- Born: 9 March 1909
- Died: 30 June 1997 (aged 88)
- Citizenship: United States
- Education: University of California, University of Michigan
- Known for: Studies on the freezing and preservation of produce, physiology of yeast
- Scientific career
- Fields: Microbiology, Mycology, Botany
- Workplaces: University of California, Berkeley, Peerless Yeast Co., Acme Brewery
- Thesis: (1939)

= Leonora A. Hohl =

American microbiologist

Leonora A. Hohl (9 March 1909 – 30 June 1997) was a microbiologist from the College of Agriculture at the University of California, Berkeley.
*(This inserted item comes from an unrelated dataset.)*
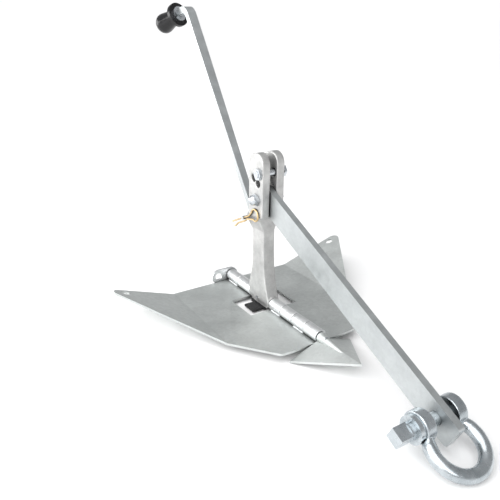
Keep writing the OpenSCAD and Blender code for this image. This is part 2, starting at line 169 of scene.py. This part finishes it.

She was educated at the University of California and University of Michigan. She returned to UC Berkeley for the vast majority of her professional life. She specialized in the study of sugar content and acid production of Saccharomyces cerevisiae.

==Education==
Hohl began her education at the University of California, receiving her B.A. in 1931. She then matriculated to University of Michigan where she obtained her M.A. in 1934. She returned to University of California to complete her doctoral education (1939).

==Scientific career==
Hohl's early work focused on the characterization of acids produced by S. cerevisiae during fermentation of sugar. Later in her career, she worked on freezing preservation of fruits and vegetables with Maynard A. Joslyn.

In 1992, Hohl was named a fellow of the California Native Plants Society, the highest honor awarded by the society to its members.

==Selected publications==
- Hohl, Leonora A. (1942). "A Study of Organisms Found in Lactic Acid Fermentation of Lettuce"
- M. A. Joslyn and Leonora A. Hohl. (1948). The commercial freezing of fruit products. California Agricultural Experiment Station Bulletin 703.
- Hohl, Leonora A. “Application of peptic enzymes to maceration of plant tissues for microscopic study.” Stain technology 23 3 (1948): 129-31.